[Available data]
+++++

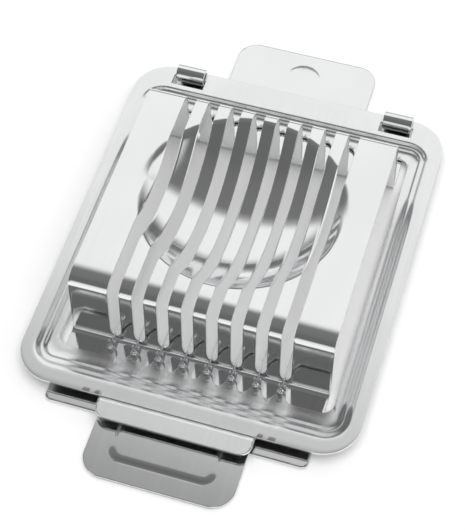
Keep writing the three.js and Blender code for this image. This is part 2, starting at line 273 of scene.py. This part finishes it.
def make_sheet(name, mesh, offset):
    """Turns a net into a sheet of metal with its cut edges broken; offset -1 keeps the net on top."""
    bmesh.ops.remove_doubles(mesh, verts=mesh.verts, dist=SAME_PLACE * MM)
    loose = [vertex for vertex in mesh.verts if not vertex.link_faces]
    bmesh.ops.delete(mesh, geom=loose, context="VERTS")
    for face in mesh.faces:
        face.smooth = True
    data = bpy.data.meshes.new(name)
    mesh.to_mesh(data)
    mesh.free()
    sheet = bpy.data.objects.new(name, data)
    bpy.context.scene.collection.objects.link(sheet)
    solid = sheet.modifiers.new("thickness", "SOLIDIFY")
    solid.thickness = SHEET * MM
    solid.offset = offset
    bevel = sheet.modifiers.new("broken edges", "BEVEL")
    bevel.width = EDGE_BREAK * MM
    bevel.segments = 2
    bevel.limit_method = "ANGLE"
    bevel.angle_limit = EDGE_BREAK_ANGLE
    bevel.use_clamp_overlap = False
    sheet.modifiers.new("flat faces", "WEIGHTED_NORMAL")
    return sheet


def link(tree, output, target):
    tree.links.new(output, target)


CLOUD_SCALE = 45
CLOUD_DARK = 0.95
WAVE_SCALE = 60
NOISE_LOW = 0.3
NOISE_HIGH = 0.7


def steel_finish(name, tint, rough_low, rough_high, grain, grain_depth, wave_depth):
    """Stainless steel: cloudy tone, roughness with a grain along Y, and a faint uneven surface."""
    material = bpy.data.materials.new(name)
    material.use_nodes = True
    tree = material.node_tree
    shader = tree.nodes["Principled BSDF"]
    shader.inputs["Metallic"].default_value = 1
    place = tree.nodes.new("ShaderNodeTexCoord")

    cloud = tree.nodes.new("ShaderNodeTexNoise")
    cloud.inputs["Scale"].default_value = CLOUD_SCALE
    cloud.inputs["Detail"].default_value = 3
    link(tree, place.outputs["Object"], cloud.inputs["Vector"])
    tone = tree.nodes.new("ShaderNodeValToRGB")
    tone.color_ramp.elements[0].position = NOISE_LOW
    tone.color_ramp.elements[0].color = (*[part * CLOUD_DARK for part in tint], 1)
    tone.color_ramp.elements[1].position = NOISE_HIGH
    tone.color_ramp.elements[1].color = (*tint, 1)
    link(tree, cloud.outputs["Fac"], tone.inputs["Fac"])
    link(tree, tone.outputs["Color"], shader.inputs["Base Color"])

    stretch = tree.nodes.new("ShaderNodeMapping")
    stretch.inputs["Scale"].default_value = grain
    link(tree, place.outputs["Object"], stretch.inputs["Vector"])
    streak = tree.nodes.new("ShaderNodeTexNoise")
    streak.inputs["Scale"].default_value = 1
    streak.inputs["Detail"].default_value = 4
    link(tree, stretch.outputs["Vector"], streak.inputs["Vector"])
    rough = tree.nodes.new("ShaderNodeMapRange")
    rough.inputs["From Min"].default_value = NOISE_LOW
    rough.inputs["From Max"].default_value = NOISE_HIGH
    rough.inputs["To Min"].default_value = rough_low
    rough.inputs["To Max"].default_value = rough_high
    link(tree, streak.outputs["Fac"], rough.inputs["Value"])
    link(tree, rough.outputs["Result"], shader.inputs["Roughness"])

    fine = tree.nodes.new("ShaderNodeBump")
    fine.inputs["Strength"].default_value = 1
    fine.inputs["Distance"].default_value = grain_depth * MM
    link(tree, streak.outputs["Fac"], fine.inputs["Height"])
    wave = tree.nodes.new("ShaderNodeTexNoise")
    wave.inputs["Scale"].default_value = WAVE_SCALE
    wave.inputs["Detail"].default_value = 1
    link(tree, place.outputs["Object"], wave.inputs["Vector"])
    uneven = tree.nodes.new("ShaderNodeBump")
    uneven.inputs["Strength"].default_value = 1
    uneven.inputs["Distance"].default_value = wave_depth * MM
    link(tree, wave.outputs["Fac"], uneven.inputs["Height"])
    link(tree, fine.outputs["Normal"], uneven.inputs["Normal"])
    link(tree, uneven.outputs["Normal"], shader.inputs["Normal"])
    return material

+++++

[Goal of the exercise] All of the data must be returned exactly.

[Right answer]
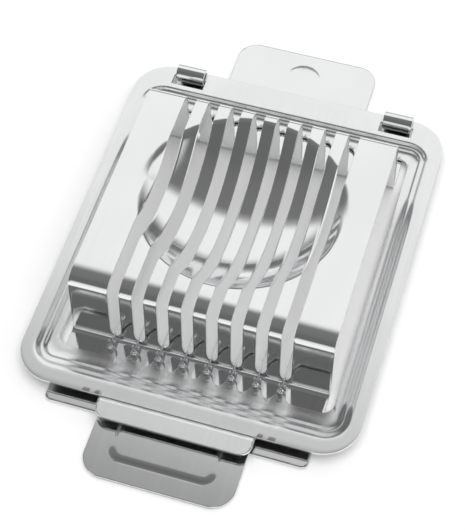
Keep writing the three.js and Blender code for this image. This is part 2, starting at line 273 of scene.py. This part finishes it.
def make_sheet(name, mesh, offset):
    """Turns a net into a sheet of metal with its cut edges broken; offset -1 keeps the net on top."""
    bmesh.ops.remove_doubles(mesh, verts=mesh.verts, dist=SAME_PLACE * MM)
    loose = [vertex for vertex in mesh.verts if not vertex.link_faces]
    bmesh.ops.delete(mesh, geom=loose, context="VERTS")
    for face in mesh.faces:
        face.smooth = True
    data = bpy.data.meshes.new(name)
    mesh.to_mesh(data)
    mesh.free()
    sheet = bpy.data.objects.new(name, data)
    bpy.context.scene.collection.objects.link(sheet)
    solid = sheet.modifiers.new("thickness", "SOLIDIFY")
    solid.thickness = SHEET * MM
    solid.offset = offset
    bevel = sheet.modifiers.new("broken edges", "BEVEL")
    bevel.width = EDGE_BREAK * MM
    bevel.segments = 2
    bevel.limit_method = "ANGLE"
    bevel.angle_limit = EDGE_BREAK_ANGLE
    bevel.use_clamp_overlap = False
    sheet.modifiers.new("flat faces", "WEIGHTED_NORMAL")
    return sheet


def link(tree, output, target):
    tree.links.new(output, target)


CLOUD_SCALE = 45
CLOUD_DARK = 0.95
WAVE_SCALE = 60
NOISE_LOW = 0.3
NOISE_HIGH = 0.7


def steel_finish(name, tint, rough_low, rough_high, grain, grain_depth, wave_depth):
    """Stainless steel: cloudy tone, roughness with a grain along Y, and a faint uneven surface."""
    material = bpy.data.materials.new(name)
    material.use_nodes = True
    tree = material.node_tree
    shader = tree.nodes["Principled BSDF"]
    shader.inputs["Metallic"].default_value = 1
    place = tree.nodes.new("ShaderNodeTexCoord")

    cloud = tree.nodes.new("ShaderNodeTexNoise")
    cloud.inputs["Scale"].default_value = CLOUD_SCALE
    cloud.inputs["Detail"].default_value = 3
    link(tree, place.outputs["Object"], cloud.inputs["Vector"])
    tone = tree.nodes.new("ShaderNodeValToRGB")
    tone.color_ramp.elements[0].position = NOISE_LOW
    tone.color_ramp.elements[0].color = (*[part * CLOUD_DARK for part in tint], 1)
    tone.color_ramp.elements[1].position = NOISE_HIGH
    tone.color_ramp.elements[1].color = (*tint, 1)
    link(tree, cloud.outputs["Fac"], tone.inputs["Fac"])
    link(tree, tone.outputs["Color"], shader.inputs["Base Color"])

    stretch = tree.nodes.new("ShaderNodeMapping")
    stretch.inputs["Scale"].default_value = grain
    link(tree, place.outputs["Object"], stretch.inputs["Vector"])
    streak = tree.nodes.new("ShaderNodeTexNoise")
    streak.inputs["Scale"].default_value = 1
    streak.inputs["Detail"].default_value = 4
    link(tree, stretch.outputs["Vector"], streak.inputs["Vector"])
    rough = tree.nodes.new("ShaderNodeMapRange")
    rough.inputs["From Min"].default_value = NOISE_LOW
    rough.inputs["From Max"].default_value = NOISE_HIGH
    rough.inputs["To Min"].default_value = rough_low
    rough.inputs["To Max"].default_value = rough_high
    link(tree, streak.outputs["Fac"], rough.inputs["Value"])
    link(tree, rough.outputs["Result"], shader.inputs["Roughness"])

    fine = tree.nodes.new("ShaderNodeBump")
    fine.inputs["Strength"].default_value = 1
    fine.inputs["Distance"].default_value = grain_depth * MM
    link(tree, streak.outputs["Fac"], fine.inputs["Height"])
    wave = tree.nodes.new("ShaderNodeTexNoise")
    wave.inputs["Scale"].default_value = WAVE_SCALE
    wave.inputs["Detail"].default_value = 1
    link(tree, place.outputs["Object"], wave.inputs["Vector"])
    uneven = tree.nodes.new("ShaderNodeBump")
    uneven.inputs["Strength"].default_value = 1
    uneven.inputs["Distance"].default_value = wave_depth * MM
    link(tree, wave.outputs["Fac"], uneven.inputs["Height"])
    link(tree, fine.outputs["Normal"], uneven.inputs["Normal"])
    link(tree, uneven.outputs["Normal"], shader.inputs["Normal"])
    return material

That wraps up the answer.